◆ TASK TO CARRY OUT
Give only the count of lines containing "from".

◆ DATA SEGMENT
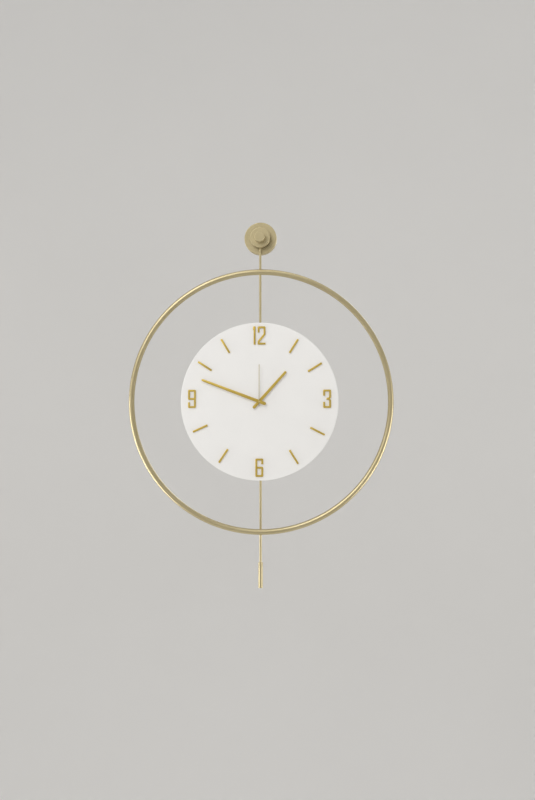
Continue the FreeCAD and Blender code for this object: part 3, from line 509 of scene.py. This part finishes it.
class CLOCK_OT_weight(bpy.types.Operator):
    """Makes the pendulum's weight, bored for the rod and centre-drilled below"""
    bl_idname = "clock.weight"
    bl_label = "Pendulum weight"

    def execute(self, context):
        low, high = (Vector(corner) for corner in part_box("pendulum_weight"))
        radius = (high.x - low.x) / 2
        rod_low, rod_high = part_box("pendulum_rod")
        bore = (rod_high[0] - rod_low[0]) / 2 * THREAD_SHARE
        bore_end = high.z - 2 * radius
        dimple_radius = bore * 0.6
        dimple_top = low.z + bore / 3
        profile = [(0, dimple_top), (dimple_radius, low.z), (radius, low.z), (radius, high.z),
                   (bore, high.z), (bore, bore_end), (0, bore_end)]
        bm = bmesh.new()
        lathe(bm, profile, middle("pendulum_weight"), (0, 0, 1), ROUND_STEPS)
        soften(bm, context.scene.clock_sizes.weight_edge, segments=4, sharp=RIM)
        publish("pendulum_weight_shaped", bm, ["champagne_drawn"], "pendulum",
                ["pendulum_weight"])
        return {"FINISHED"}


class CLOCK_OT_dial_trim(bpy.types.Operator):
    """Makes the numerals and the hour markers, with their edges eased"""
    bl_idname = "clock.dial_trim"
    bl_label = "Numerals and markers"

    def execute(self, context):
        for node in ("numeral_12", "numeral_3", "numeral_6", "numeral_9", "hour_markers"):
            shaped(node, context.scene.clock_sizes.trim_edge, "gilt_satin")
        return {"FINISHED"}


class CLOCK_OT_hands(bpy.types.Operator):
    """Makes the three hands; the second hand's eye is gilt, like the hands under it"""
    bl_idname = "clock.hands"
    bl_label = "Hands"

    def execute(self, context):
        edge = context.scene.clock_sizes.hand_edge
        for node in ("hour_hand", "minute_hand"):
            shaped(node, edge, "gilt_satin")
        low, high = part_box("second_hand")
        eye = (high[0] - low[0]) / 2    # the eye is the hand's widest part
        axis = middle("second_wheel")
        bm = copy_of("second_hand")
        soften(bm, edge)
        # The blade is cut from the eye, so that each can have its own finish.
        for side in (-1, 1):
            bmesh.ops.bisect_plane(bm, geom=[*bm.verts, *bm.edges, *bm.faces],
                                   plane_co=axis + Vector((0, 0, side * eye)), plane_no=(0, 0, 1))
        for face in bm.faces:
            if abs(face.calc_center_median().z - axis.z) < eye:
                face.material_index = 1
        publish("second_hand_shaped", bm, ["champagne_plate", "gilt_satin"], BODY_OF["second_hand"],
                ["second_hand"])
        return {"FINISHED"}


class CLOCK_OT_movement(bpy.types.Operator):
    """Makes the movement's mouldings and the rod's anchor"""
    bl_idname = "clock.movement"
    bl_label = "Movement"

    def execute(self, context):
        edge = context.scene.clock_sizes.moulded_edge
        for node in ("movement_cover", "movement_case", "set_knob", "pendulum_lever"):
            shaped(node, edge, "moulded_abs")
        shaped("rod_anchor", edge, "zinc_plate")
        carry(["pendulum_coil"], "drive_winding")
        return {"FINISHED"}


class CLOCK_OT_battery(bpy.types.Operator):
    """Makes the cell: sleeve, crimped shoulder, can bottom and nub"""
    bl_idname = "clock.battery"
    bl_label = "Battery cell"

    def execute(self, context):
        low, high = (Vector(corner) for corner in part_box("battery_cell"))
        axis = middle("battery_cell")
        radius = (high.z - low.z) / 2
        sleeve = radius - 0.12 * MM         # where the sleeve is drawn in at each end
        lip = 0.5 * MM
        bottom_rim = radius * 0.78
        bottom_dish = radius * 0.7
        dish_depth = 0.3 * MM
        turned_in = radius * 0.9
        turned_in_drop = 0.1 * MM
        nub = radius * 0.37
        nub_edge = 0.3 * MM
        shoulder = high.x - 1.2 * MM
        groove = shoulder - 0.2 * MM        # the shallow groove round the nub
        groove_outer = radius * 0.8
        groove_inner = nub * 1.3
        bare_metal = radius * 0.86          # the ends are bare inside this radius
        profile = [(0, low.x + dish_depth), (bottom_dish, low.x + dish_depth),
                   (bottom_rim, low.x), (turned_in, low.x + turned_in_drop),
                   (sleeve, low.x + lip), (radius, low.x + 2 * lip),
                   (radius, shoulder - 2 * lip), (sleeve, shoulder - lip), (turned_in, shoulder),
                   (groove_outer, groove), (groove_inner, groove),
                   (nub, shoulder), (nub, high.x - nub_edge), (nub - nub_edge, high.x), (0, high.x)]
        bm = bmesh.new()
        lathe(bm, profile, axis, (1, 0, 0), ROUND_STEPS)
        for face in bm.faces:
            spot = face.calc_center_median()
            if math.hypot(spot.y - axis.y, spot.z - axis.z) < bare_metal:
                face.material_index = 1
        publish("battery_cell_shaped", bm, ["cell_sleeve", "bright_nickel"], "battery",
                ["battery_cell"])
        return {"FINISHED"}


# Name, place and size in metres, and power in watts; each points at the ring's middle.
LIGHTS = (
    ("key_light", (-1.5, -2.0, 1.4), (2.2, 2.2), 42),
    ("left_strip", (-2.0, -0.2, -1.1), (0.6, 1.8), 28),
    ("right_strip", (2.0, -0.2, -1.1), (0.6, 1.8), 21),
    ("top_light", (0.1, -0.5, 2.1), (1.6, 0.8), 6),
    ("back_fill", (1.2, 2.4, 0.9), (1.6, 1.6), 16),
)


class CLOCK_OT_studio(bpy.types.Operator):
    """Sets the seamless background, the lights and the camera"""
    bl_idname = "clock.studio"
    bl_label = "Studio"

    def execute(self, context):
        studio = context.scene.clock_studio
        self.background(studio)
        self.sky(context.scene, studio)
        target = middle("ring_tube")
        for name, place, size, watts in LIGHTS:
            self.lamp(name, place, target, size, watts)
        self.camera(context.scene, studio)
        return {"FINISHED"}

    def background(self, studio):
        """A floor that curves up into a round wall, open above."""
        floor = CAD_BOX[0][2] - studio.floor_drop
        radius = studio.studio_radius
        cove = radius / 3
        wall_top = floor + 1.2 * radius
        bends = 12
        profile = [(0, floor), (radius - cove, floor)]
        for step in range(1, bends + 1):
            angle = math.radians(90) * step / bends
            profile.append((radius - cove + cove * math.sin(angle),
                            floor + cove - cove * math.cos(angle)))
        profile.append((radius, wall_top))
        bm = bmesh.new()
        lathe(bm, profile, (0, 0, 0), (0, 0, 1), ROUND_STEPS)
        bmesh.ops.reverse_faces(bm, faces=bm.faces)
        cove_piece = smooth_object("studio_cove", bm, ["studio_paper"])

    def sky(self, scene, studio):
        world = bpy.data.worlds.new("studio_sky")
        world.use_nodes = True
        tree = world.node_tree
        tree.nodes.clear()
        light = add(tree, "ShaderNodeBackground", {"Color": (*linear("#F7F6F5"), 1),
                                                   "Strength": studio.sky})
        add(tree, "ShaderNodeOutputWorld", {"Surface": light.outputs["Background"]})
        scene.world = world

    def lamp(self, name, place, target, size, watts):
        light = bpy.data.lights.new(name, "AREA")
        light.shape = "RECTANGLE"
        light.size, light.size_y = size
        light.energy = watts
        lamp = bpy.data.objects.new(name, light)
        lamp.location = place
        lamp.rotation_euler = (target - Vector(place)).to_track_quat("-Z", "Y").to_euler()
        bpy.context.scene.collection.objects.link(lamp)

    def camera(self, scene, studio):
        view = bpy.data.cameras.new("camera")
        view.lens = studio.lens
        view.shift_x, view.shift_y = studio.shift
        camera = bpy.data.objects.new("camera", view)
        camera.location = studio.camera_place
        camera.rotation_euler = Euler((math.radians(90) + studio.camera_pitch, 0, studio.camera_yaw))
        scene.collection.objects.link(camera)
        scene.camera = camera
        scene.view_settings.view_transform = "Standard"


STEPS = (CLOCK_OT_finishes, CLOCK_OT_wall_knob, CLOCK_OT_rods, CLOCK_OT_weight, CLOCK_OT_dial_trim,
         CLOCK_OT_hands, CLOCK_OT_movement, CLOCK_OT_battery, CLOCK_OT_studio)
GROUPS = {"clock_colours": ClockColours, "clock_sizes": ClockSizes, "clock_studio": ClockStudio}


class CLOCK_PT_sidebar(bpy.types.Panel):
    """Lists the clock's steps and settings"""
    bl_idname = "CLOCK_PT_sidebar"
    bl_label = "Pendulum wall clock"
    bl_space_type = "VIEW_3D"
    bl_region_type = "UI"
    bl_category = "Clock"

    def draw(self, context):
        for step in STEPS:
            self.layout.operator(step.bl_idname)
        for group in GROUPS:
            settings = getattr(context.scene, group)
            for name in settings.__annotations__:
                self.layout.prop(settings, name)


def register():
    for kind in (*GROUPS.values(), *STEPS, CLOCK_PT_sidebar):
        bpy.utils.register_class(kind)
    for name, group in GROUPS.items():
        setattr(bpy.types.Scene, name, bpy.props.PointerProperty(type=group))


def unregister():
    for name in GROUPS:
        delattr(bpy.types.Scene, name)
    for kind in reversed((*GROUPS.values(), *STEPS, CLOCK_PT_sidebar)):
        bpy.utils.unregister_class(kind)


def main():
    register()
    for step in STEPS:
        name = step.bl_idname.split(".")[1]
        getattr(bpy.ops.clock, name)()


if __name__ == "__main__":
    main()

◆ FINISHED TASK
2